Cap Roundtree is a recurring character in several of Louis L'Amour's novels of the Sackett clan. He's the tough, salty old sidekick, deserving of his own page in this compendium. Here is a summary of what we can glean about old Cap from L'Amour's novels. It's a work in progress, and one that I will add to as time allows.


From The Daybreakers (1960)


We meet Cap Roundtree in The Daybreakers, L'Amour's first Sackett adventure, published in 1960. Here are the key excerpts:

Cap is “a thin, wiry old man with a walrus mustache who looked to have ridden a lot of trails.” Chapter One.


“He was a mighty hard old man, rode as many hours as any of us, although he was a mighty lot older. I never did know how old he was, but those hard old gray eyes of his had looked on a sight of strange things.” Chapter Two.


“That old man had learned a lot in his lifetime, living with the Sioux like he did, and the Nez Perce.” Chapter Three. [Always a bit of a know-it-all, L’Amour informs us that the correct pronunciation of “Nez Perce” is “Nay-Persay”. He’s right that the name comes from the French for “pierced nose,” and that’s how the French say it. But in the U.S., and in the English tongue, everyone pronounces it “Nezz Purse.”]


“Roundtree humped his old shoulders under his thin shirt and looked ready to fall any minute but the chances were he would outlast us all.

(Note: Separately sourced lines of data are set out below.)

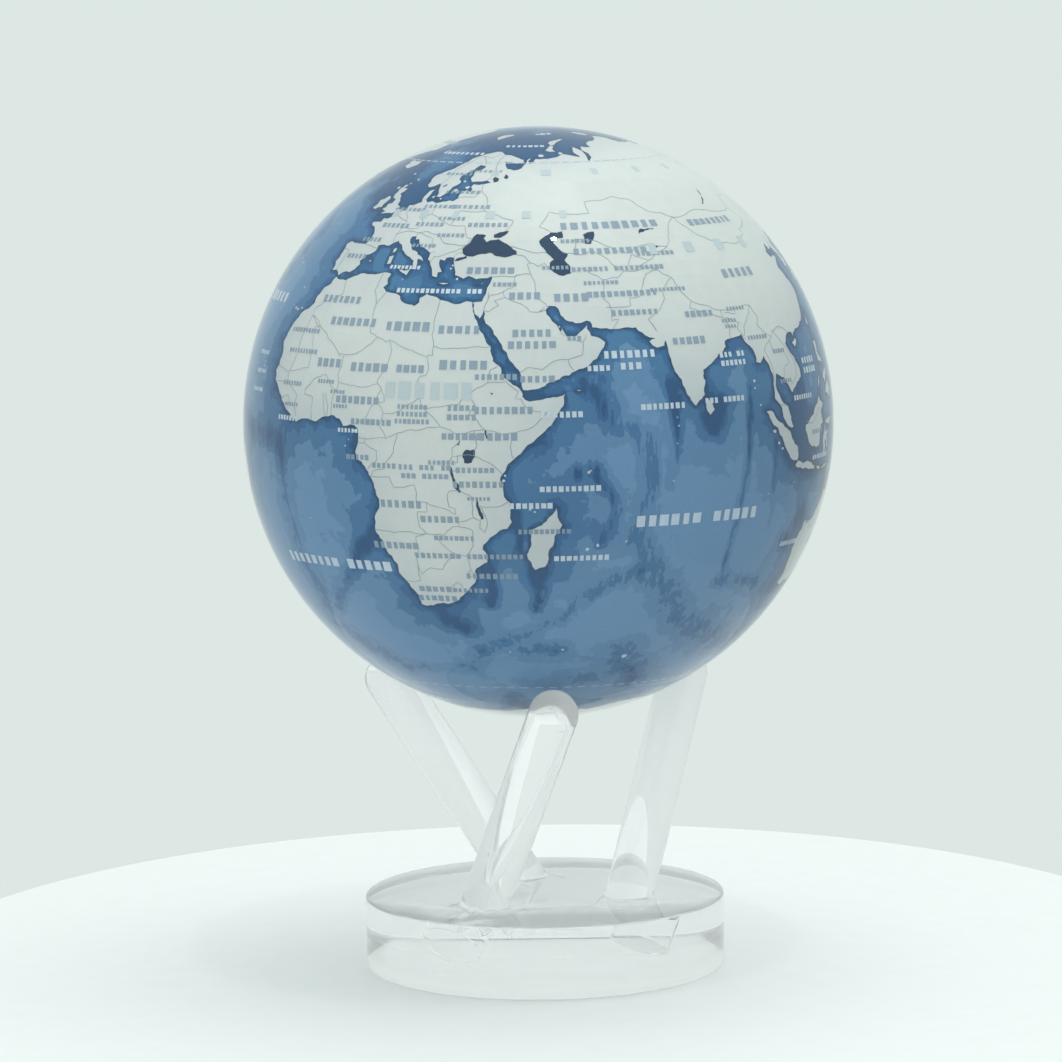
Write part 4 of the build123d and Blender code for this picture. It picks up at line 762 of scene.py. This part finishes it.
seaMarks = [
    (79.5, -15.5, "6 5", 2.8), (-3, -25.5, "8 5", 2.6), (50.5, 7.5, "7", 1.4), (44.5, -11.5, "7", 1.4),
    (52, -8, "10", 1.4), (54.5, -23, "9", 1.4), (58, 17, "4", 1.4), (64.5, 18.5, "7/3", 1.8),
    (88, 17.5, "3 2/6", 1.3), (70.5, 8.5, "8", 1.4), (84.5, 9, "3 5", 1.3), (24, 33.5, "13 3", 1.2),
    (109, 7.5, "8", 1.2), (117.5, -6, "9", 1.2), (-10.5, 5, "7", 1.2), (-25.5, 18, "6", 1),
    (-25, 14, "6", 1), (-25.5, 10, "7", 1), (8, 3.5, "8", 1), (14, 38.5, "8", 1), (-44, -18, "8", 1.7),
    (-150, 12, "7 5", 3.2), (-130, -28, "7 5", 3.2), (-42, 30, "8 5", 2.8), (160, -36, "6 3", 1.8),
    (150, 22, "7", 2), (5, 70, "9", 1.3), (40, 73.5, "7", 1.2), (-63, 15, "9", 1.2),
    (-90, 25, "4 2/6", 1.3), (114, 14, "5/5", 1.5), (110, -24, "7", 1.3), (-150, -56, "8 5", 2),
    (-172, 38, "5 7", 2),
]


def addMark(bm, lon, lat, height, width):   # one upright block that hugs the ball
    place = onBall(lon, lat, globeRadius + printing["markLift"])
    out = (place - centre).normalized()
    east = Vector((0, 0, 1)).cross(out).normalized()
    turn = Matrix((east, out.cross(east), out)).transposed().to_4x4()
    size = Matrix.Diagonal((width, height, 1, 1))
    bmesh.ops.create_grid(bm, x_segments=1, y_segments=1, size=0.5,
                          matrix=Matrix.Translation(place) @ turn @ size)


def makeMarks(name, marks, seed):
    bm = bmesh.new()
    dice = random.Random(seed)
    for lon, lat, words, height, *spread in marks:
        rows = words.split("/")
        shrink = narrowing(lat, 0.25)
        pitch = spread[0] if spread else height * marking["pitch"]
        for row, text in enumerate(rows):
            rowLat = lat + ((len(rows) - 1) / 2 - row) * height * marking["rowPitch"]
            counts = [int(word) for word in text.split()]
            across = -(sum(counts) + len(counts) - 2) / 2 * pitch
            for count in counts:
                for number in range(count):
                    wide = height * dice.uniform(*marking["widths"])
                    tall = height * dice.choice(marking["heights"])
                    addMark(bm, lon + across / shrink, rowLat, tall * degree, wide * degree)
                    across += pitch
                across += pitch
    return newPiece(name, bm, "inner_globe", "printed_globe")


def makeCircles():   # two dashed rings, near the poles
    bm = bmesh.new()
    for lat in printing["dashedLatitudes"]:
        for lon in range(-180, 180, printing["dashStep"]):
            addMark(bm, lon, lat, printing["dashWidth"] * degree, printing["dashLength"] * degree)
    return newPiece("circlePrint", bm, "inner_globe", "printed_globe")


# The clear ball round the globe
clearBall = {
    "turns": 256,            # faces round the equator
}
fillPlug = {
    "radius": 0.0030,
    "height": 0.0009,
    "sealWidth": 0.0005,
    "sunk": 0.0003,          # how far the plug and its ring lie under the polish
    "steps": 48,
}


def makeClearBall():   # the liquid and both shells bend light alike, so they are one clear body
    bm = bmesh.new()
    turns = clearBall["turns"]
    bmesh.ops.create_uvsphere(bm, u_segments=turns, v_segments=turns // 2, radius=ballRadius,
                              matrix=Matrix.Translation(centre))
    piece = newPiece("clearBall", bm, "outer_ball", "clear_shell", "outer_shell_upper", "outer_shell_lower",
                     "fluid_layer")
    shadeSmooth(piece, 60)
    return piece


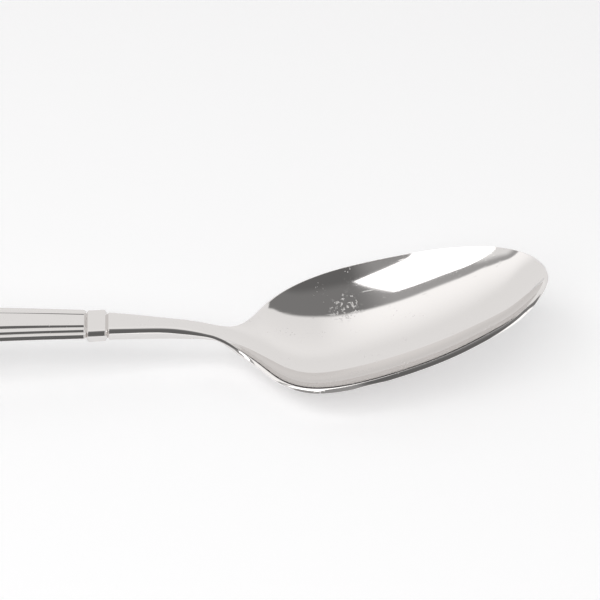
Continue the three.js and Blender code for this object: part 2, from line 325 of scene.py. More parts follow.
def half_section(distance):
    """Points from the middle of the underside over the side to the middle of the top."""

    def blend_over(bowl_share, shank_share):
        start = bowl_share * BOWL_LENGTH
        return ease(between(distance, start, BOWL_LENGTH + shank_share * SHANK_LENGTH))

    side_blend = blend_over(*SIDE_BLEND_SHARES)
    middle_blend = blend_over(*MIDDLE_BLEND_SHARES)
    lean = 1 - ease(between(distance / BOWL_LENGTH, *SQUARE_SHARES))
    mouth_share = max((distance - TIP_WALL) / MOUTH_LENGTH, 0)
    value, slope, _ = opening_square(distance)
    half = math.sqrt(max(value, 0))
    first, second, third = RAY_SPREAD_SHARES
    spread = mouth_share * (first + mouth_share * (second + mouth_share * third))
    middle = distance
    if mouth_share < 1:
        middle = mix(RAY_START_SHARE * BOWL_LENGTH, BOWL_LENGTH, spread)
    shank_share = max(distance - BOWL_LENGTH, 0) / SHANK_LENGTH
    stem_wall = mix(NECK_THICKNESS, SHANK_END_THICKNESS, min(2 * shank_share, 1))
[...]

There was iron and rawhide in that old man.” Chapter Four.


“Cap knew the country, knew every creek and every fork. There were no maps except what a man had in his skull, and nobody of whom to ask directions, so a body remembered what he saw. Cap knew a thousand miles of country like a man might know kitchen, to home.” Chapter Four.


“Behind that rasping voice and cold way of his I think there was a lot of sentiment in Cap, although a body would never know it.” Chapter Twelve.


From Sackett (1961)


“That old coot was a man to ride the river with, believe me.” Chapter Three.


“Cap had been up the creek and over the mountain in his time. Anybody who latched onto that old man latched onto trouble.” Chapter Three.


“Cap had a sour, dry-mouthed look to him. He was the kind if you got in trouble you didn’t look to see if he was still with you—you knew damned well he was.” Chapter Four.

Cap was “a thin old man with cold gray eyes and a gray mustache above a hard mouth. There was no give to this man, I figured.” Chapter Four.


“Cap had a face on that would sour milk.” Chapter Four.


Cap Roundtree smokes a pipe. Chapter Seven.


“He was a thin, tough old man without too much blood in him. He ran mostly to bone and sinew.” Chapter Ten.

Cap Roundtree’s Age

Just how old is Cap Roundtree? In The Daybreakers, Tyrel Sackett himself says he doesn’t know, though that’s barely credible. The plot of The Daybreakers spans five years, and during that period Tyrel and Cap become best friends and are rarely apart. Surely, over some campfire, Tyrel would have asked the obvious question. But credibility is not the point, storytelling is. L’Amour is playing with several archetypes in the character of Cap Roundtree, including the Sidekick, the Mentor, and the Sage. Age doesn’t matter, and indeed it’s probably better that we never know how old Cap is. Do we care how old Dumbledore is? Gandalf? Yoda? I suspect that L’Amour is playing with us on another level as well. In Chapter Three of The Daybreakers, we learn that Cap had come over the Santa Fe trail in 1836. That was thirty-one years before the story starts. If Roundtree was in his twenties when he came over the Santa Fe trail, then he’d be in his fifties when he met the Sacketts. Louis L’Amour was fifty-three when he wrote The Daybreakers.